* [GOAL OF THE EXERCISE]:
Would you restate all the data that follows, word for word?
....................
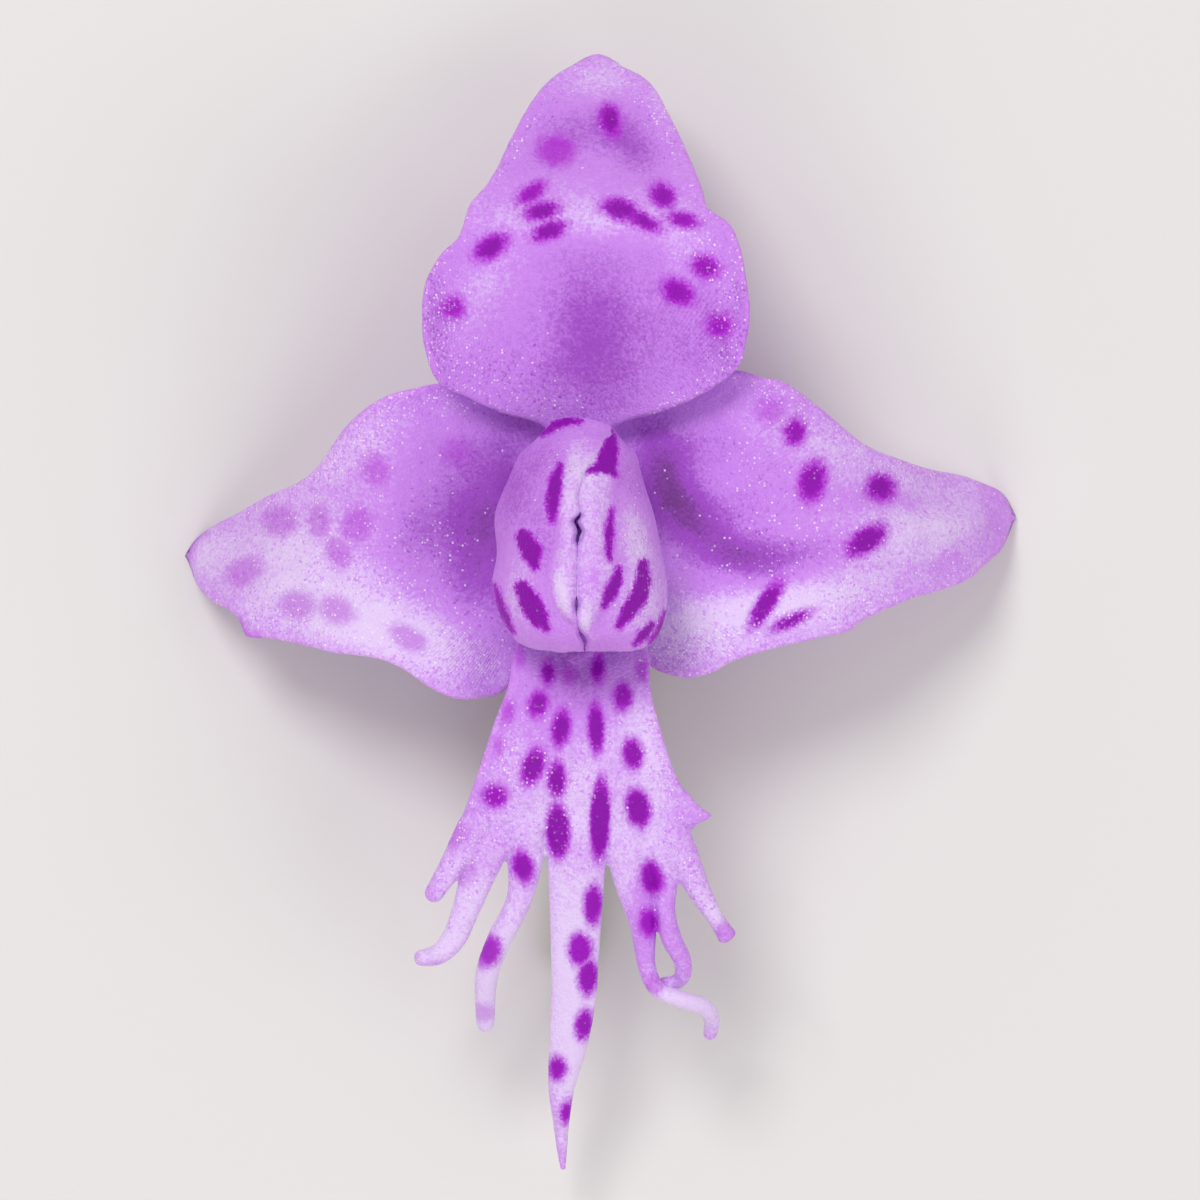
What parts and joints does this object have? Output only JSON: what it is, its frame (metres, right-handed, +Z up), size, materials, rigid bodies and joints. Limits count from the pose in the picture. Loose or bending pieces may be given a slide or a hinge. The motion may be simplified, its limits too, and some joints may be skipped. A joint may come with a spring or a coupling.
{
  "type": "stenoglottis longifolia flower",
  "caption": "Picked orchid flower lying face up: three spread sepals, petals closed to a slit hood over the column, a fringed spotted lip and a ribbed ovary.",
  "frame": {"origin": "on the floor, under the middle of the flower's outline", "axes": "+Z up out of the flower's face, +Y towards the tip of the upper sepal, -Y towards the tip of the lip, +X to the right of someone who looks at its face"},
  "size_m": [0.0166, 0.0222, 0.0073],
  "materials": {
    "lilac_tissue": "soft petal tissue, pale lilac with deep purple spots, finely sparkling with raised cells",
    "column_tissue": "smooth moist whitish lilac tissue",
    "pollen": "waxy pale yellow pollen grains on a clear stalk",
    "green_tissue": "smooth ribbed green stem tissue, washed with purple towards the flower"
  },
  "bodies": {
    "root": {"dorsal_sepal": "lilac_tissue", "lateral_sepal_left": "lilac_tissue", "lateral_sepal_right": "lilac_tissue", "petal_left": "lilac_tissue", "petal_right": "lilac_tissue", "lip": "lilac_tissue", "column": "column_tissue", "pollinarium_left": "pollen", "pollinarium_right": "pollen", "ovary": "green_tissue"}
  },
  "joints": []
}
....................
* [RESULT]:
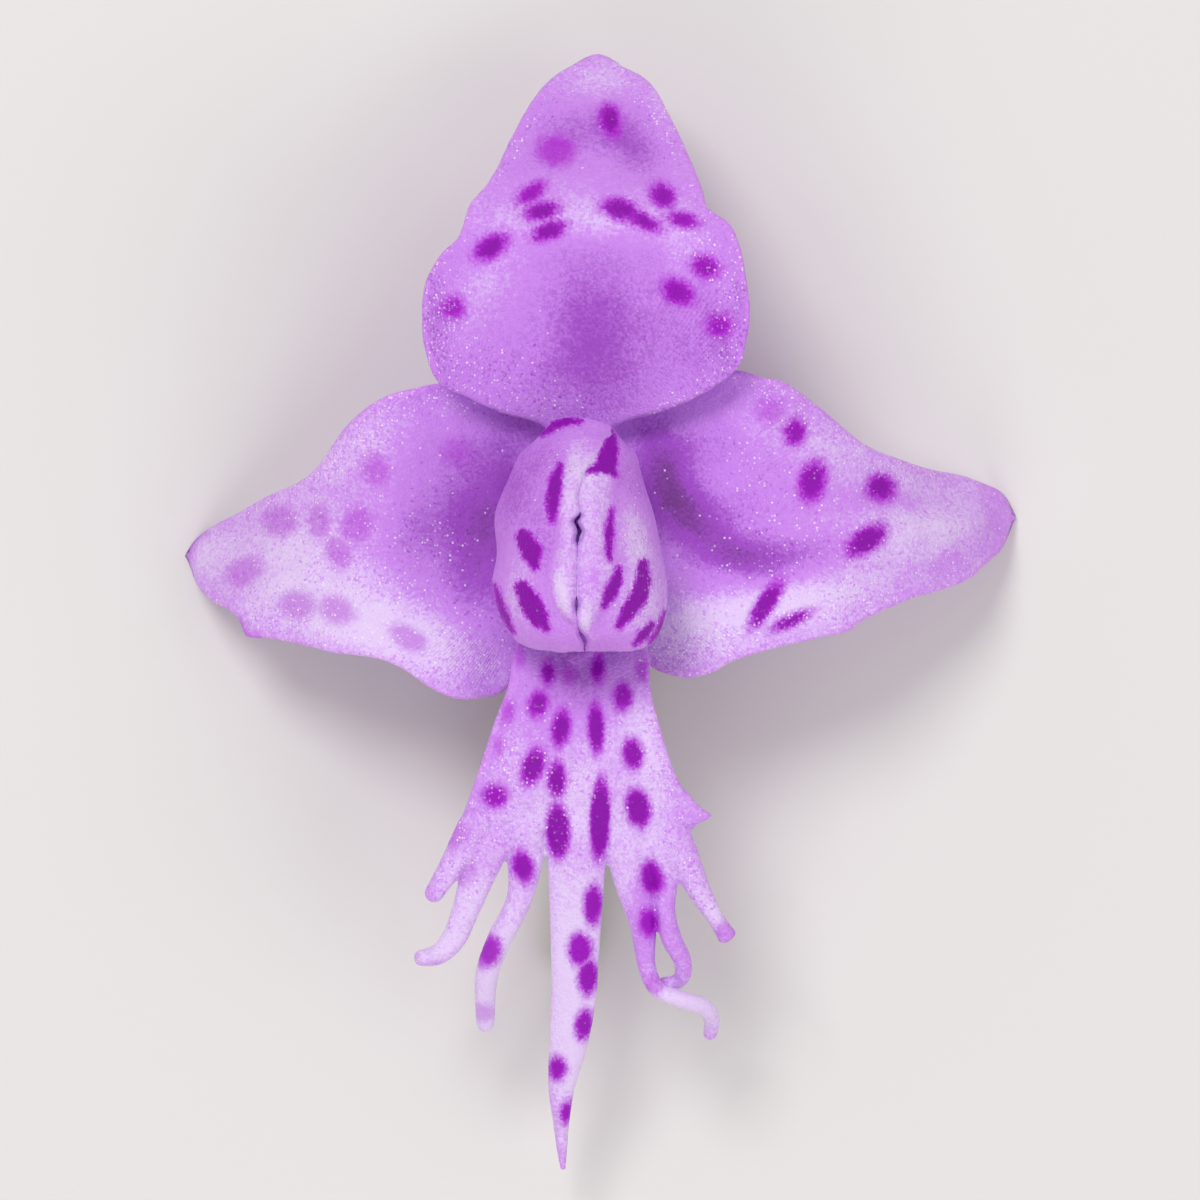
What parts and joints does this object have? Output only JSON: what it is, its frame (metres, right-handed, +Z up), size, materials, rigid bodies and joints. Limits count from the pose in the picture. Loose or bending pieces may be given a slide or a hinge. The motion may be simplified, its limits too, and some joints may be skipped. A joint may come with a spring or a coupling.
{
  "type": "stenoglottis longifolia flower",
  "caption": "Picked orchid flower lying face up: three spread sepals, petals closed to a slit hood over the column, a fringed spotted lip and a ribbed ovary.",
  "frame": {"origin": "on the floor, under the middle of the flower's outline", "axes": "+Z up out of the flower's face, +Y towards the tip of the upper sepal, -Y towards the tip of the lip, +X to the right of someone who looks at its face"},
  "size_m": [0.0166, 0.0222, 0.0073],
  "materials": {
    "lilac_tissue": "soft petal tissue, pale lilac with deep purple spots, finely sparkling with raised cells",
    "column_tissue": "smooth moist whitish lilac tissue",
    "pollen": "waxy pale yellow pollen grains on a clear stalk",
    "green_tissue": "smooth ribbed green stem tissue, washed with purple towards the flower"
  },
  "bodies": {
    "root": {"dorsal_sepal": "lilac_tissue", "lateral_sepal_left": "lilac_tissue", "lateral_sepal_right": "lilac_tissue", "petal_left": "lilac_tissue", "petal_right": "lilac_tissue", "lip": "lilac_tissue", "column": "column_tissue", "pollinarium_left": "pollen", "pollinarium_right": "pollen", "ovary": "green_tissue"}
  },
  "joints": []
}